Reporter: Noverius Laoli | Editor: Dikky Setiawan
JAKARTA. Menteri Koordinator Bidang Politik, Hukum dan Keamanan Djoko Suyanto merespons keras protes Singapura terhadap Indonesia atas penamaan Kapal Perang Republik Indonesia (KRI) Usman Harun yang dianggap melukai hati rakyat Singapura.
Menurut Djoko, pemerintah Indonesia memiliki tatanan, aturan, prosedur dan kriteria penilaian sendiri untuk menentukan seseorang mendapat kehormatan sebagai pahlawan. Dan hal itu tidak boleh diintervensi oleh negara lain seperti Singapura.
"Sebab pertimbangan yang digunakan dinilai telah sesuai dengan bobot pengabdian dan penghormatan mereka yang "deserve" untuk mendapatkan kehormatan dan gelar itu," ujar Djoko dalam pesan singkatnya, Kamis (6/2).
Mantan Panglima TNI ini mengakui, memang ada persepsi yang berbeda terhadap kebijakan pemerintah Indonesia yang tidak sesuai dengan keinginan negara lain. Kendati begitu, pemerintah Indonesia tidak boleh menjadi surut dan gaman dalam menetapkan kebijakan tersebut.
Djoko bilang pada tahun 1973 Perdana Menteri Singapura Lee Kuan Yew telah menabur bunga ke makam Usman dan Harun di Taman Makam Pahlawan Kalibata. "Jadi seharusnya tidak ada permasalahan lagi terkait isu ini," tambah Djoko.
Djoko juga mengaku telah menjelaskan posisi Indonesia terkait penamaan KRI ini kepada Wakil PM Singapura Theo Chee Hean tentang posisi dan argumentasi Indonesia.
TNI Angkatan Laut memiliki otoritas dan pertimbangan yang matang untuk memberikan penghormatan kepada pahlawannya untuk diabadikan di sejumlah kapal perang Indonesia.
Seperti dikutip dari Channel News Asia, setelah pemberitaan media massa Indonesia mengenai penamaan KRI Usman Harun, Menteri Luar Negeri Singapura, K Shanmugam, menyampaikan keberatannya kepada Menteri Luar Negeri Indonesia, Marty Natalegawa.

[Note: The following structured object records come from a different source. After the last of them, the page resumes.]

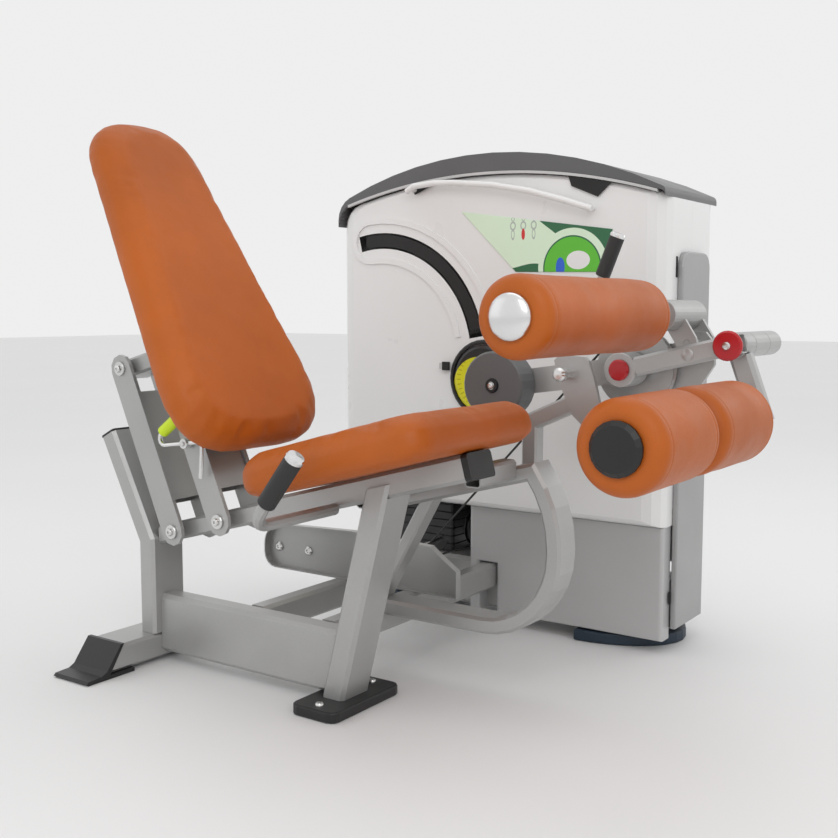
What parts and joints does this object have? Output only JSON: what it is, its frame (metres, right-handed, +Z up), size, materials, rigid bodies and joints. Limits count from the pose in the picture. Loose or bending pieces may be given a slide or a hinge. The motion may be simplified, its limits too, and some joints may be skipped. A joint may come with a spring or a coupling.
{
  "type": "seated leg extension machine",
  "caption": "Seated leg machine with thigh clamp roller, ankle rollers on a counterweighted lever, adjustable backrest and shrouded cable weight tower.",
  "frame": {"origin": "on the floor under the centre of the machine's bounding box", "axes": "+X is where the user faces, +Y towards the weight tower, +Z up"},
  "size_m": [1.6374, 1.4061, 1.3632],
  "materials": {
    "steel_paint": "metallic grey powder coat",
    "shroud_white": "satin white",
    "cap_grey": "dark grey satin",
    "column_grey": "mid grey satin",
    "black_plastic": "black moulded",
    "navy_foot": "dark navy rubber",
    "orange_vinyl": "orange vinyl upholstery over foam",
    "red_cap": "glossy red cap",
    "lever_green": "yellow-green grip",
    "dial_yellow": "yellow dial",
    "panel_green": null,
    "iron": "black iron",
    "cable_black": "black coated cable"
  },
  "bodies": {
    "frame": {"rear_foot_beam": "steel_paint", "rear_post": "steel_paint", "base_beam": "steel_paint", "front_leg": "steel_paint", "seat_rail": "steel_paint", "front_loop": "steel_paint", "loop_brace": "steel_paint", "rear_cross_tube": "steel_paint", "front_cross_tube": "steel_paint", "pulley_tray": "steel_paint", "handle_near": "steel_paint", "handle_far": "steel_paint", "link_beam": "steel_paint", "knee_brace": "steel_paint", "stop_plate": "steel_paint", "knee_plate": "steel_paint", "tower_base": "steel_paint", "rear_foot_near": "black_plastic", "rear_foot_far": "black_plastic", "post_cap": "black_plastic", "front_foot": "black_plastic", "rail_cap": "black_plastic", "dial_ring": "black_plastic", "seat_pad": "orange_vinyl", "axle_cap": "red_cap", "shroud_near": "shroud_white", "shroud_far": "shroud_white", "shroud_low": "shroud_white", "grab_bar": "shroud_white", "tower_cap": "cap_grey", "front_column": "column_grey", "tower_foot_front": "navy_foot", "tower_foot_rear": "navy_foot", "info_panel": "panel_green", "stack_resting": "iron", "lift_cable": "cable_black", "stack_cable": "cable_black"},
    "lifted_stack": {"stack_lifted": "iron"},
    "lever": {"lever_arm": "steel_paint", "counterweight": "steel_paint", "cable_drum": "black_plastic", "shaft_cap": "red_cap"},
    "ankle": {"ankle_arm": "steel_paint"},
    "ankle_roller_near": {"ankle_roller_near": "orange_vinyl"},
    "ankle_roller_far": {"ankle_roller_far": "orange_vinyl"},
    "thigh": {"thigh_arm": "steel_paint", "start_grip": "black_plastic"},
    "thigh_roller": {"thigh_roller": "orange_vinyl"},
    "pull_pin": {"pull_pin": "black_plastic"},
    "dial": {"dial_disc": "dial_yellow"},
    "rear_link": {"rear_link": "steel_paint"},
    "front_link": {"front_link": "steel_paint"},
    "carrier": {"back_carrier": "steel_paint", "backrest_pad": "orange_vinyl", "backrest_board": "black_plastic"},
    "release": {"release_lever": "iron", "release_grip": "lever_green"},
    "pulley_low_near": {"pulley_low_near": "black_plastic"},
    "pulley_low_far": {"pulley_low_far": "black_plastic"},
    "pulley_top": {"pulley_top": "black_plastic"}
  },
  "joints": [
    {"name": "stack_lift", "type": "slide", "parent": "frame", "child": "lifted_stack", "axis": [0, 0, 1], "range_m": [0, 0.094], "deforming": ["stack_cable"]},
    {"name": "lever_swing", "type": "hinge", "parent": "frame", "child": "lever", "pos_m": [0.42923, 0.08224, 0.763], "axis": [0, 1, 0], "range_deg": [0, 60]},
    {"name": "ankle_swing", "type": "hinge", "parent": "lever", "child": "ankle", "pos_m": [0.68123, 0.11524, 0.823], "axis": [0, 1, 0], "range_deg": [-12, 12]},
    {"name": "ankle_near_spin", "type": "hinge", "parent": "ankle", "child": "ankle_roller_near", "pos_m": [0.73523, -0.48276, 0.673], "axis": [0, 1, 0], "continuous": true},
    {"name": "ankle_far_spin", "type": "hinge", "parent": "ankle", "child": "ankle_roller_far", "pos_m": [0.73523, -0.21276, 0.673], "axis": [0, 1, 0], "continuous": true},
    {"name": "thigh_clamp", "type": "hinge", "parent": "frame", "child": "thigh", "pos_m": [0.57123, 0.14424, 0.826], "axis": [0, 1, 0], "range_deg": [-10, 4]},
    {"name": "thigh_spin", "type": "hinge", "parent": "thigh", "child": "thigh_roller", "pos_m": [0.53223, -0.30276, 0.888], "axis": [0, 1, 0], "continuous": true},
    {"name": "pull_pin_slide", "type": "slide", "parent": "frame", "child": "pull_pin", "axis": [0, -1, 0], "range_m": [0, 0.012], "stiffness_N_per_m": 300},
    {"name": "dial_turn", "type": "hinge", "parent": "frame", "child": "dial", "pos_m": [-0.11577, 0.32724, 0.708], "axis": [0, -1, 0], "range_deg": [-150, 150]},
    {"name": "back_adjust", "type": "hinge", "parent": "frame", "child": "front_link", "pos_m": [-0.38377, -0.36876, 0.396], "axis": [0, 1, 0], "range_deg": [0, 12]},
    {"name": "rear_link_swing", "type": "hinge", "parent": "frame", "child": "rear_link", "pos_m": [-0.54377, -0.36876, 0.353], "axis": [0, 1, 0], "range_deg": [0, 12]},
    {"name": "carrier_swing", "type": "hinge", "parent": "front_link", "child": "carrier", "pos_m": [-0.55977, -0.36876, 0.795], "axis": [0, 1, 0], "range_deg": [-12, 0]},
    {"name": "release_pull", "type": "hinge", "parent": "front_link", "child": "release", "pos_m": [-0.47177, -0.45126, 0.58], "axis": [0, 1, 0], "range_deg": [-6, 8], "stiffness_Nm_per_rad": 6},
    {"name": "pulley_low_near_turn", "type": "hinge", "parent": "frame", "child": "pulley_low_near", "pos_m": [-0.18971, 0.18654, 0.24021], "axis": [-0.729, 0, 0.6846], "range_deg": [0, 122]},
    {"name": "pulley_low_far_turn", "type": "hinge", "parent": "frame", "child": "pulley_low_far", "pos_m": [-0.22277, 0.46894, 0.2533], "axis": [-1, 0, 0], "range_deg": [0, 122]},
    {"name": "pulley_top_turn", "type": "hinge", "parent": "frame", "child": "pulley_top", "pos_m": [-0.31577, 0.51724, 1], "axis": [0, 1, 0], "range_deg": [0, 61]}
  ],
  "couplings": [
    {"joint": "lever_swing", "follows": "stack_lift", "rad_per_m": 11.111},
    {"joint": "pulley_low_near_turn", "follows": "stack_lift", "rad_per_m": 22.2},
    {"joint": "pulley_low_far_turn", "follows": "stack_lift", "rad_per_m": 22.2},
    {"joint": "pulley_top_turn", "follows": "stack_lift", "rad_per_m": 11.1},
    {"joint": "rear_link_swing", "follows": "back_adjust", "ratio": 1},
    {"joint": "carrier_swing", "follows": "back_adjust", "ratio": -1}
  ]
}
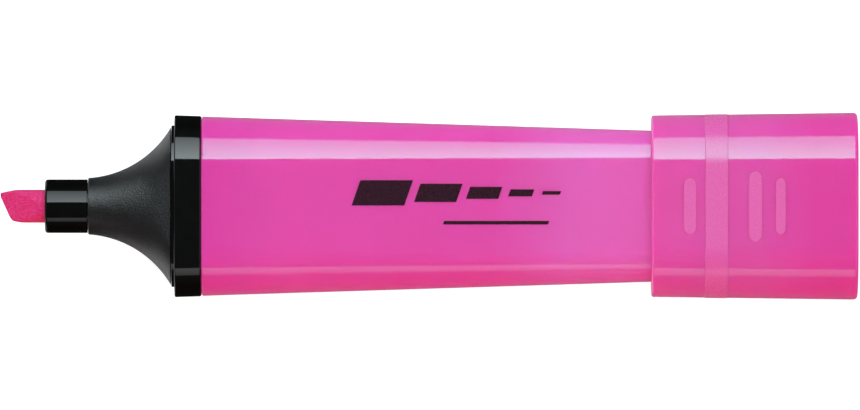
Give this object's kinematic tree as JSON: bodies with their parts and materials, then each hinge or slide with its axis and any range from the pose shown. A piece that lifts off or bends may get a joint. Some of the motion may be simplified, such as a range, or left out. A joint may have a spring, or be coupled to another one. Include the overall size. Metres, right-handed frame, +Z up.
{
  "type": "capped chisel-tip text marker",
  "caption": "Flat wedge-bodied text marker with a slanted felt chisel nib, black flared grip and pull-off cap posted on the tail.",
  "frame": {"origin": "centre of the part's box, at the height of the surface that it lies on", "axes": "+X along the pen from nib to cap, +Y across the broad face, +Z up out of the upper broad face"},
  "size_m": [0.1224, 0.0268, 0.0152],
  "materials": {
    "barrel_plastic": "glossy fluorescent pink moulded plastic",
    "cap_plastic": "glossy fluorescent pink moulded plastic with a frosted raised pattern",
    "gloss_black": "glossy black moulded plastic",
    "soft_black": "fine-textured matt black",
    "felt": "ink-soaked pressed fibre",
    "fibre": "ink-soaked fibre bundle",
    "film": "clear wrap",
    "inner_plastic": "natural white moulded plastic"
  },
  "bodies": {
    "pen": {"barrel": "barrel_plastic", "front_section": "gloss_black", "grip_sleeve": "soft_black", "nib_holder": "gloss_black", "nib": "felt", "ink_reservoir": "fibre", "reservoir_film": "film"},
    "cap": {"cap_shell": "cap_plastic", "cap_inner_sleeve": "inner_plastic"}
  },
  "joints": [
    {"name": "cap_pull", "type": "slide", "parent": "pen", "child": "cap", "axis": [1, 0, 0], "range_m": [0, 0.02]}
  ]
}
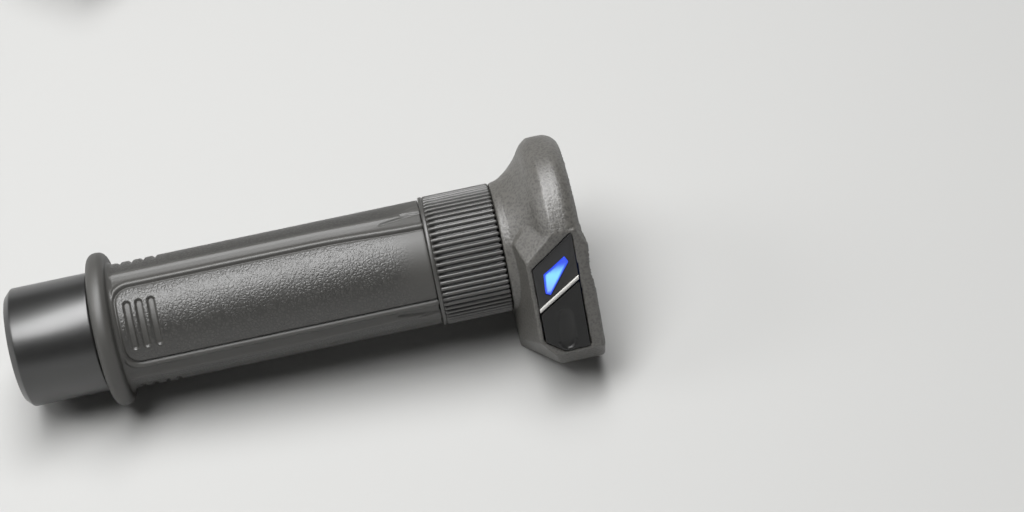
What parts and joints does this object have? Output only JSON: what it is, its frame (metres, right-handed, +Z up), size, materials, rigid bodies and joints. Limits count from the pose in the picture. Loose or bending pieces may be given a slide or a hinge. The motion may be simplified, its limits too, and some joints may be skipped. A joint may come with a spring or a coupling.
{
  "type": "pair of heated motorcycle grips",
  "caption": "Pair of heated handlebar grips with bar end weights: left grip with a lit control panel and push button, right grip on a turning throttle tube.",
  "frame": {"origin": "middle of the surface that the pair lies on, under the centre of its box", "axes": "+X from the left grip's outboard end towards its collar, +Y from the left grip towards the right grip, which points the other way, +Z up"},
  "size_m": [0.1776, 0.2396, 0.0547],
  "materials": {
    "bar_end_black": "black satin anodised aluminium",
    "bolt_black": "black oxide",
    "core_plastic": "moulded nylon",
    "tube_plastic": "moulded nylon",
    "heater_film": "amber film",
    "heater_copper": "etched copper",
    "sensor_bead": "epoxy bead",
    "grip_rubber": "grained charcoal rubber",
    "band_rubber": "ribbed rubber",
    "lead_insulation": "silicone insulation",
    "collar_skin": "fine-grained soft-touch moulding",
    "cover_plastic": "moulded nylon",
    "screw_steel": "zinc plated",
    "gland_rubber": "smooth rubber",
    "panel_gloss": "gloss black",
    "strip_silver": "satin silver",
    "window_blue": "lit blue window",
    "lamp_body": "small lamp",
    "button_black": "satin black",
    "plunger_plastic": "moulded plastic",
    "switch_body": "moulded plastic",
    "board_green": "solder resist",
    "socket_plastic": "moulded nylon"
  },
  "bodies": {
    "fixed": {"left_bar_end_bolt": "bolt_black", "left_bar_end_weight": "bar_end_black", "left_board_screws": "screw_steel", "left_cable_gland": "gland_rubber", "left_cable_socket": "socket_plastic", "left_circuit_board": "board_green", "left_collar_cover": "cover_plastic", "left_collar_shell": "collar_skin", "left_core_sleeve": "core_plastic", "left_cover_screws": "screw_steel", "left_grip_rubber": "grip_rubber", "left_heater_film": "heater_film", "left_heater_leads": "lead_insulation", "left_heater_track": "heater_copper", "left_light_window": "window_blue", "left_panel_fascia": "panel_gloss", "left_panel_strip": "strip_silver", "left_ribbed_band": "band_rubber", "left_status_lamp": "lamp_body", "left_tact_switch": "switch_body", "left_thermistor": "sensor_bead", "right_bar_end_bolt": "bolt_black", "right_bar_end_weight": "bar_end_black"},
    "push_button": {"left_push_button": "button_black", "left_switch_plunger": "plunger_plastic"},
    "throttle_grip": {"right_cable_gland": "gland_rubber", "right_collar_cover": "cover_plastic", "right_collar_shell": "collar_skin", "right_cover_screws": "screw_steel", "right_grip_rubber": "grip_rubber", "right_heater_film": "heater_film", "right_heater_leads": "lead_insulation", "right_heater_track": "heater_copper", "right_ribbed_band": "band_rubber", "right_terminal_block": "socket_plastic", "right_thermistor": "sensor_bead", "right_throttle_tube": "tube_plastic"}
  },
  "joints": [
    {"name": "button_press", "type": "slide", "parent": "fixed", "child": "push_button", "axis": [0.0232, 0.9041, -0.4267], "range_m": [0, 0.0005], "stiffness_N_per_m": 2000, "springref_m": -0.0005},
    {"name": "throttle_twist", "type": "hinge", "parent": "fixed", "child": "throttle_grip", "pos_m": [0.0001, 0.0925, 0.02418], "axis": [-0.9985, 0, 0.0543], "range_deg": [0, 75]}
  ]
}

Menurut Shanmugam, penamaan ini akan melukai perasaan rakyat Singapura, terutama keluarga korban dalam peristiwa pengeboman MacDonald House di Orchard Road, Singapura pada tahun 1965 lalu.
Usman Harun diambil dari nama dua anggota KKO (Komando Korps Operasi, sekarang Marinir), Usman dan Harun Said yang mengebom MacDonald House di Orchrad Road yang menewaskan tiga orang pada masa konfrontasi dengan Malaysia, pada 1965.
Keduanya dieksekusi di Singapura pada 17 Oktober 1968. Namun, begitu tiba di Tanah Air, keduanya dielu-elukan sebagai pahlawan dan dimakamkan di Taman Makam Pahlawan. Untuk menghormati jasa ketiganya, TNI AL memakai nama mereka untuk menamai kapal barunya.